Arkansas State Auditor
- In office 1937–1956
- Governor: Carl Edward Bailey Homer Martin Adkins Benjamin Travis Laney Sid McMath Francis Cherry Orval Faubus
- Preceded by: Charles E. Parker
- Succeeded by: Carleton Harris

Arkansas State Auditor
- In office 1929–1935
- Governor: Harvey Parnell Junius Marion Futrell
- Preceded by: J. Carroll Cone
- Succeeded by: Charles E. Parker

Personal details
- Party: Democrat
- Children: 1

= J. Oscar Humphrey =

American politician

J. Oscar Humphrey (January 25, 1886 – March 31, 1956) was a politician from Southwest Arkansas. He served as the Arkansas State Auditor from 1929 to 1935 and 1937–1956, despite having both arms amputated above the elbow due to a sawmill accident as a child.

==Early life==
Humphrey was raised in DeQueen, Arkansas on his father's farm. When he was six, a farm accident mangled Humphrey's arms, requiring amputation above the elbow. He learned to write by placing a pen between his stub arm and his cheek, and was an avid hunter and fisherman despite his disability. His father died when he was fifteen, leaving Humphrey to provide for his mother and sibling. He completed two years of college while teaching school to pay for tuition.
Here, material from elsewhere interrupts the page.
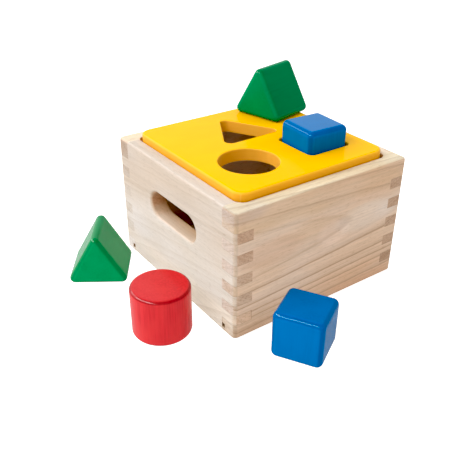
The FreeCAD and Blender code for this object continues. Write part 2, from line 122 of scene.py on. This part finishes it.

He taught school for twelve years before winning election as Sevier County Assessor and later Sevier County Treasurer.

==Auditor==
Humphrey defeated Ralph Thomas of Little Rock and Roy Hand of Yellville in the Democratic primary in August 1928. During the Solid South period, winning the Democratic primary was tantamount to election for almost every office in Arkansas.

The Auditor had a staff of eleven in 1928, ten of which were new appointments by Humphrey.

In his role as Auditor, Humphrey also had an ex-officio board seat on the Confederate Pension Board. Much of Humphrey's first term in office involved devising and implementing a plan to remove undeserving Confederate pensioners from the rolls "plainly not entitled to" benefits following a bill in the 47th Arkansas General Assembly. State Senator Brewer claimed the bill's real purpose was retaliation against Humphrey for failing to reappoint State Senator Walter W. Raney's niece to the Auditor's Office.

In 1929, the Auditor's office was drawn into controversy regarding the Hall Net Income Tax Law. Two members of the Arkansas House of Representatives were listed by Revenue Commissioner David A. Gates, as employees of his department. Arkansas Attorney General Hal L. Norwood issued decisions that the representatives were barred from collecting salary from state government service outside their constitutional office. Though initially seeking to remain neutral, Humphrey later refused to certify the representatives' paychecks, and the issue was sent to the Arkansas Supreme Court.

Act 298 of 1929 required poll taxes to be paid by any adult citizen before obtaining state licenses or state funds, requiring the Auditor's Office to coordinate with county clerks extensively.